Quantum entanglement in the spatial symmetry breaking phase transition of a driven-dissipative Bose-Hubbard dimer

TL;DR

This paper investigates quantum correlations and entanglement in a driven-dissipative Bose-Hubbard dimer near a symmetry-breaking phase transition, combining semiclassical, Gaussian, and numerical methods.

Contribution

It provides a detailed analysis of quantum entanglement behavior at the bifurcation point in a dissipative Bose-Hubbard dimer, including finite density effects.

Findings

Large quantum correlations near bifurcation points

Peak in logarithmic entanglement negativity at criticality

Agreement between Gaussian and numerical approaches

Abstract

We theoretically explore quantum correlation properties of a dissipative Bose-Hubbard dimer in presence of a coherent drive.

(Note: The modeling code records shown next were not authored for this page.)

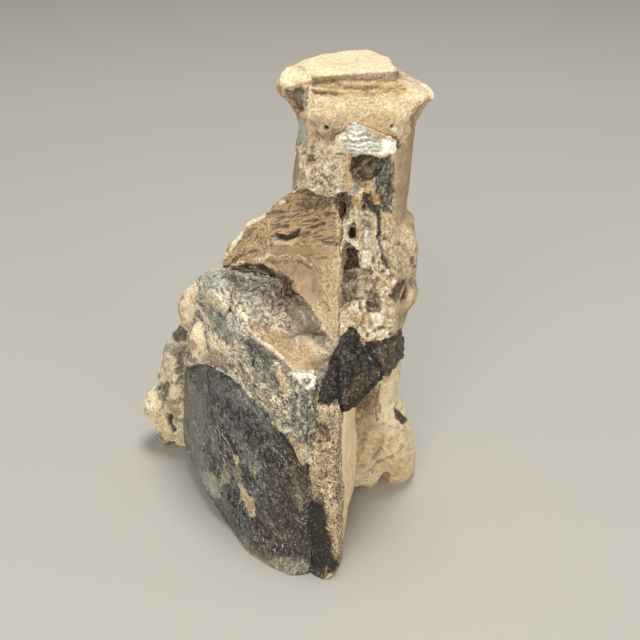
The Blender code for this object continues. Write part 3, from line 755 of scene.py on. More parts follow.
def makeUprightBone():
    v = uprightBone
    sources = ["bone_cap", "bone_shaft", "flank_knob"]
    work = startPiece("uprightBone", sources, v)
    p, n, x = work["rest"], work["facing"], work["x"]
    z = p[:, 2] / mm
    cap = ramp(z, v["capFoot"] - 1, v["capFoot"] + 1)
    top = ramp(z, v["flatTop"] - 0.8, v["flatTop"] + 0.2) * ramp(n[:, 2], 0.4, 0.7)
    riser = ramp(z, v["riserFoot"], v["riserFoot"] + 1.6) * (1 - top) * ramp(-n[:, 1], 0.15, 0.5)
    slope = cap * (1 - riser) * (1 - top) * ramp(0.8 * n[:, 2] - n[:, 1], 0.45, 0.85)
    slope *= ramp(x, *v["slopeLeft"])
    column = ramp(-n[:, 1], 0.1, 0.45) * (1 - cap) * (1 - ramp(x, *v["columnRight"]))
    flank = 1 - np.maximum(np.maximum(top, riser), np.maximum(slope, column))
    upright = np.array([0.0, 0.0, 1.0])
    rock = layered(p, 3.2, 1, 5, 0.65)
    sand = layered(p, 0.9, 2, 2, 0.8)
    chips = facets(p, 1.8, 3)
    seams = layered(p * np.array([0.3, 0.3, 1]), 1.2, 4, 4, 0.7)
    fibres = layered(squeezed(p, upright, 0.85), 0.8, 5, 3, 0.6)
    ridges = creased(squeezed(p, upright, 0.25), 2.2, 7, 3, 0.65)
    work["height"] += top * (0.12 * rock + 0.10 * sand) + riser * (v["seams"] * seams + 0.3 * rock)
    work["height"] += slope * (0.30 * rock + 0.20 * sand)
    broken = v["rock"] * rock + v["chips"] * chips + 0.25 * sand + v["ridges"] * (ridges - 0.7)
    work["height"] += column * broken
    work["height"] += flank * (0.15 * rock + 0.12 * fibres + 0.05 * sand)
    wide = layered(p, 8, 6, 3)
    flankShade = ramp(0.4 * fibres + 0.35 * rock + 0.4 * wide + 0.1, -0.6, 0.6)
    paint(work, 1, blendTones(flankShade, "brown drab tan tan buff"))
    paint(work, top, blendTones(ramp(0.5 * rock + 0.4 * sand, -0.6, 0.5), "tan cream cream straw"))
    slopeShade = ramp(0.45 * rock + 0.45 * sand, -0.6, 0.6)
    paint(work, slope, blendTones(slopeShade, "tan buff buff cream cream"))
    riserShade = ramp(0.8 * seams + 0.3 * rock, -0.5, 0.5)
    paint(work, riser, blendTones(riserShade, "brown olive golden buff buff"))
    columnShade = ramp(0.45 * rock + 0.4 * chips + 1.2 * (ridges - 0.72) + 0.3 * sand, -0.7, 0.6)
    cracks = ramp(layered(p, 1.6, 8, 3, 0.7), 0.32, 0.42)
    paint(work, column, blendTones(columnShade, "brown buff cream cream chalk white"))
    paint(work, column * cracks * 0.7, tones["brown"])
    work["grit"] += 0.2 * slope + 0.5 * column - 0.35 * flank
    sculpt(work, uprightMarks)
    finishWork(work, mudstone, "brown_bone", sources, dirtAndShade=0.6, wearAndHighlight=0.35)


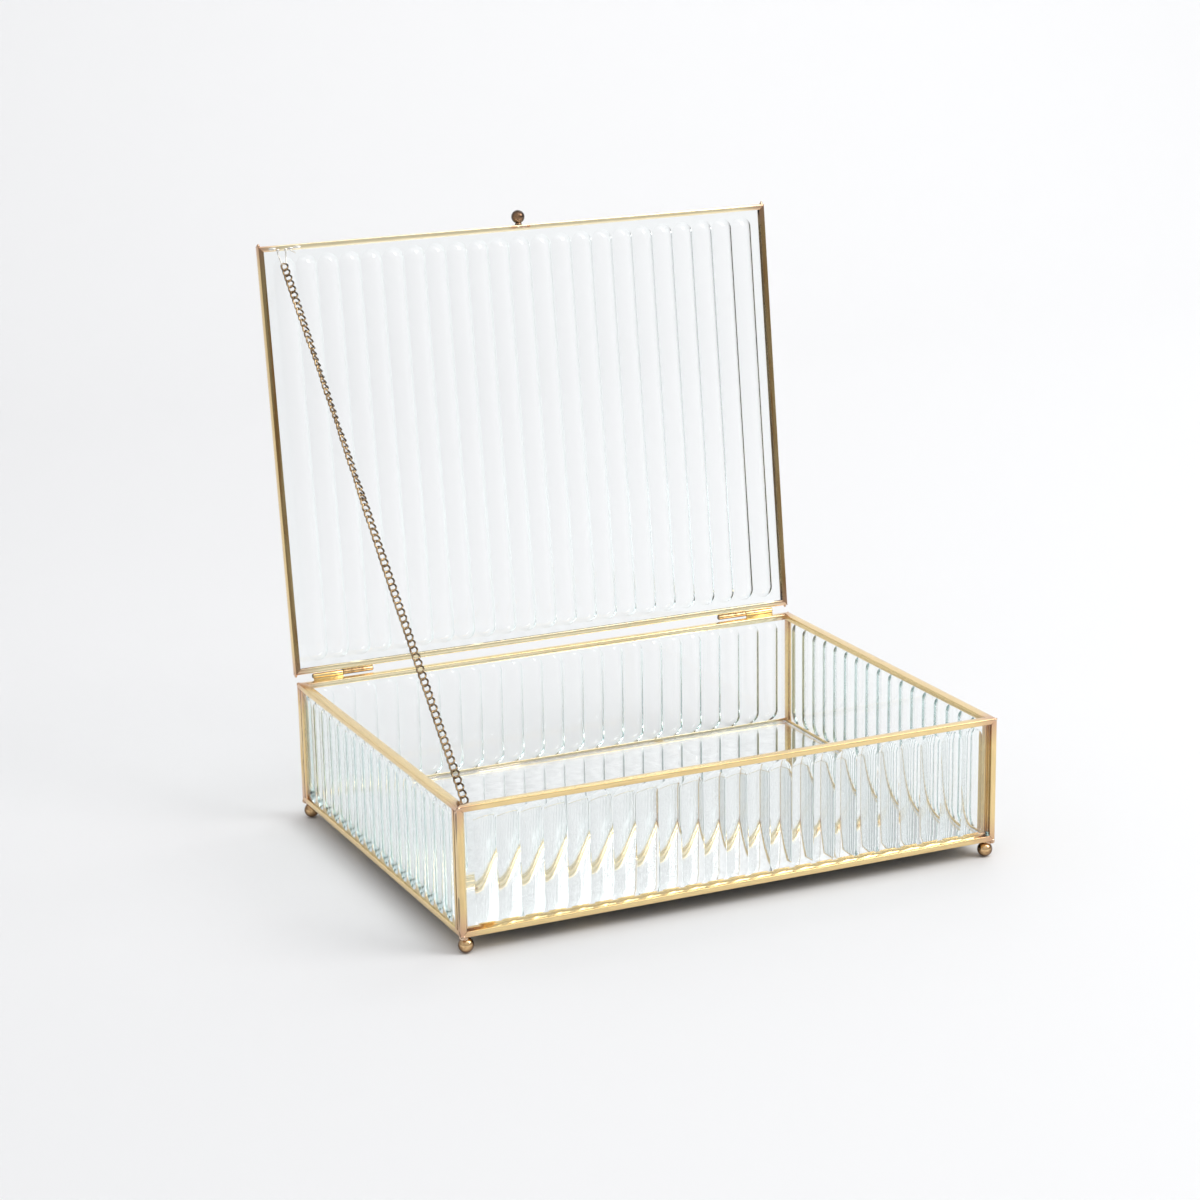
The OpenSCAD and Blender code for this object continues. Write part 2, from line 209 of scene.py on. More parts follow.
def shader_group(name, inputs, outputs):
    """A new group of shader nodes, with its input and output nodes."""
    tree = bpy.data.node_groups.new(name, "ShaderNodeTree")
    for label, kind, value in inputs:
        socket = tree.interface.new_socket(label, in_out="INPUT", socket_type=kind)
        if value is not None:
            socket.default_value = value
    for label in outputs:
        tree.interface.new_socket(label, in_out="OUTPUT", socket_type="NodeSocketFloat")
    return tree, tree.nodes.new("NodeGroupInput"), tree.nodes.new("NodeGroupOutput")


def wear_group():
    """Patches of tarnish, fine streaks and the marks of heat near the ends of a piece
    that runs along Direction through Centre. All are drawn out along Direction."""
    if "Wear" in bpy.data.node_groups:
        return bpy.data.node_groups["Wear"]
    vector, number = "NodeSocketVector", "NodeSocketFloat"
    tree, given, result = shader_group("Wear", (
        ("Vector", vector, None), ("Direction", vector, (1, 0, 0)),
        ("Centre", vector, (0, 0, 0)), ("Half Length", number, 1), ("Heat Length", number, 0),
        ("Patch Scale", number, 60), ("Low", number, 0.45), ("High", number, 0.7),
        ("Streak Scale", number, 1400), ("Draw", number, 0)),
        ("Patches", "Streaks", "Heat"))
    nodes, link = tree.nodes, tree.links.new

    def math_node(kind, *values):
        node = nodes.new("ShaderNodeMath")
        node.operation = kind
        for socket, value in zip(node.inputs, values):
            if isinstance(value, (int, float)):
                socket.default_value = value
            else:
                link(value, socket)
        return node.outputs[0]

    def vector_node(kind, *values):
        node = nodes.new("ShaderNodeVectorMath")
        node.operation = kind
        for socket, value in zip(node.inputs, values):
            link(value, socket)
        return node

    offset = vector_node("SUBTRACT", given.outputs["Vector"], given.outputs["Centre"])
    along = vector_node("DOT_PRODUCT", offset.outputs[0], given.outputs["Direction"])
    shrink = vector_node("SCALE", given.outputs["Direction"])
    link(math_node("MULTIPLY", along.outputs["Value"], given.outputs["Draw"]),
         shrink.inputs["Scale"])
    drawn = vector_node("SUBTRACT", offset.outputs[0], shrink.outputs[0])

    patch = nodes.new("ShaderNodeTexNoise")
    patch.inputs["Detail"].default_value = 6
    patch.inputs["Roughness"].default_value = 0.65
    patch.inputs["Distortion"].default_value = 0.4
    link(drawn.outputs[0], patch.inputs["Vector"])
    link(given.outputs["Patch Scale"], patch.inputs["Scale"])
    spread = nodes.new("ShaderNodeMapRange")
    link(patch.outputs["Fac"], spread.inputs["Value"])
    link(given.outputs["Low"], spread.inputs["From Min"])
    link(given.outputs["High"], spread.inputs["From Max"])

    streak = nodes.new("ShaderNodeTexNoise")
    streak.inputs["Detail"].default_value = 3
    link(drawn.outputs[0], streak.inputs["Vector"])
    link(given.outputs["Streak Scale"], streak.inputs["Scale"])

    # heat: from 0 at Heat Length before the end to 1 at the end, broken up by patches
    rest = math_node("SUBTRACT", given.outputs["Half Length"],
                     math_node("ABSOLUTE", along.outputs["Value"]))
    near = math_node("SUBTRACT", 1, math_node(
        "DIVIDE", rest, math_node("MAXIMUM", given.outputs["Heat Length"], 1e-6)))
    near = math_node("ADD", near, math_node(
        "MULTIPLY", math_node("SUBTRACT", patch.outputs["Fac"], 0.5), 1.2))
    heat = nodes.new("ShaderNodeClamp")
    link(near, heat.inputs["Value"])

    link(spread.outputs["Result"], result.inputs["Patches"])
    link(streak.outputs["Fac"], result.inputs["Streaks"])
    link(heat.outputs[0], result.inputs["Heat"])
    return tree


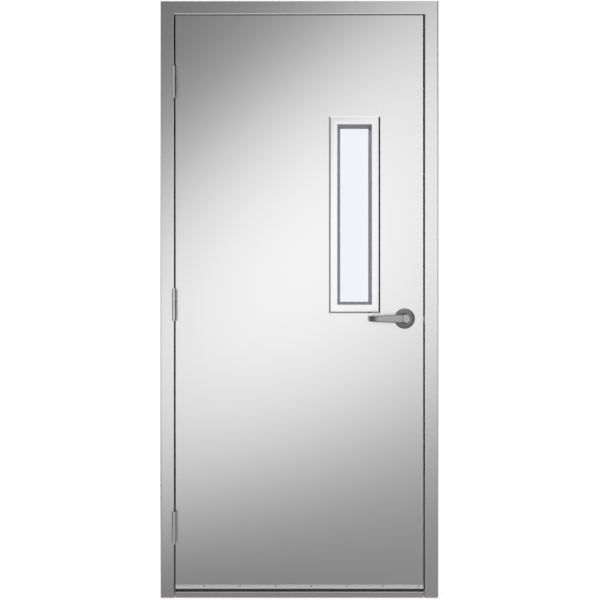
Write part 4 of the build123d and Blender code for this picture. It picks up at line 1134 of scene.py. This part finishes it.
def place_camera(settings):
    """Straight on, level, at the photograph's distance and height."""
    data = bpy.data.cameras.new("door_camera")
    data.sensor_width = SENSOR_WIDTH
    data.lens = data.sensor_width / 2 / (VIEW_HALF_HEIGHT / settings.camera_distance)
    camera = add_object("door_camera", data)
    camera.location = (
        settings.camera_side,
        FACE_Y - settings.camera_distance,
        settings.camera_height,
    )
    camera.rotation_euler = (math.pi / 2, 0.0, 0.0)
    bpy.context.scene.camera = camera


class StudioOperator(bpy.types.Operator):
    """Makes the pale floor, the white world, the mirrored cards, the soft light and the camera"""

    bl_idname = "steel_door.studio"
    bl_label = "Studio"

    def execute(self, context):
        settings = context.scene.door_studio
        white_world(settings.world_level)
        floor = floor_material(settings.floor_color)
        stage_plane("studio_floor", FLOOR_SIZE, FLOOR_SIZE, Matrix.Identity(4), floor)
        for name, side, face_y in (("tone_card", -1, FACE_Y), ("back_card", 1, LEAF_BACK)):
            profile = [(-side * y, z) for y, z in CARD_PROFILE]
            glow = band_material(name, settings, side, face_y)
            studio_card(name, profile, CARD_HALF_WIDTH, glow)
        studio_cards(SIDE_CARDS, gloss_only)
        studio_cards(HOOD_CARDS, glass_only)
        area_light("key_light", KEY_PLACE, (0.0, 0.0, FRAME_TOP / 2), KEY_SIZE, KEY_POWER)
        place_camera(settings)
        bpy.context.scene.view_settings.view_transform = "Standard"
        return {"FINISHED"}


SETTINGS = {
    "door_sheets": SheetSettings,
    "door_hardware": HardwareSettings,
    "door_trim": TrimSettings,
    "door_lite": LiteSettings,
    "door_screws": ScrewSettings,
    "door_studio": StudioSettings,
}
OPERATORS = [
    SheetOperator,
    LiteOperator,
    HingeOperator,
    LockOperator,
    HiddenOperator,
    ScrewOperator,
    TrimOperator,
    StudioOperator,
]


class SteelDoorPanel(bpy.types.Panel):
    """Lists the door's settings and the steps that make it"""

    bl_idname = "VIEW3D_PT_steel_door"
    bl_label = "Steel Door"
    bl_space_type = "VIEW_3D"
    bl_region_type = "UI"
    bl_category = "Steel Door"

    def draw(self, context):
        for name, group in SETTINGS.items():
            box = self.layout.box()
            for setting in group.__annotations__:
                box.prop(getattr(context.scene, name), setting)
        for operator in OPERATORS:
            self.layout.operator(operator.bl_idname)


def register():
    for group in SETTINGS.values():
        bpy.utils.register_class(group)
    for name, group in SETTINGS.items():
        setattr(bpy.types.Scene, name, PointerProperty(type=group))
    for kind in [*OPERATORS, SteelDoorPanel]:
        bpy.utils.register_class(kind)


def unregister():
    for kind in [SteelDoorPanel, *reversed(OPERATORS)]:
        bpy.utils.unregister_class(kind)
    for name in SETTINGS:
        delattr(bpy.types.Scene, name)
    for group in reversed(SETTINGS.values()):
        bpy.utils.unregister_class(group)


def main():
    """Registers the add-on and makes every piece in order."""
    register()
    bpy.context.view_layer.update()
    for operator in OPERATORS:
        area, step = operator.bl_idname.split(".")
        getattr(getattr(bpy.ops, area), step)()


if __name__ == "__main__":
    main()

In particular, we focus on the regime where the semiclassical theory predicts a bifurcation with a spontaneous spatial symmetry breaking. The critical behavior in a well defined thermodynamical limit of large excitation numbers is considered and analyzed within a Gaussian approach. The case of a finite boson density is also examined by numerically integrating the Lindblad master equation for the density matrix. We predict the critical behavior around the bifurcation points accompanied with large quantum correlations of the mixed steady-state, in particular exhibiting a peak in the logarithmic entanglement negativity.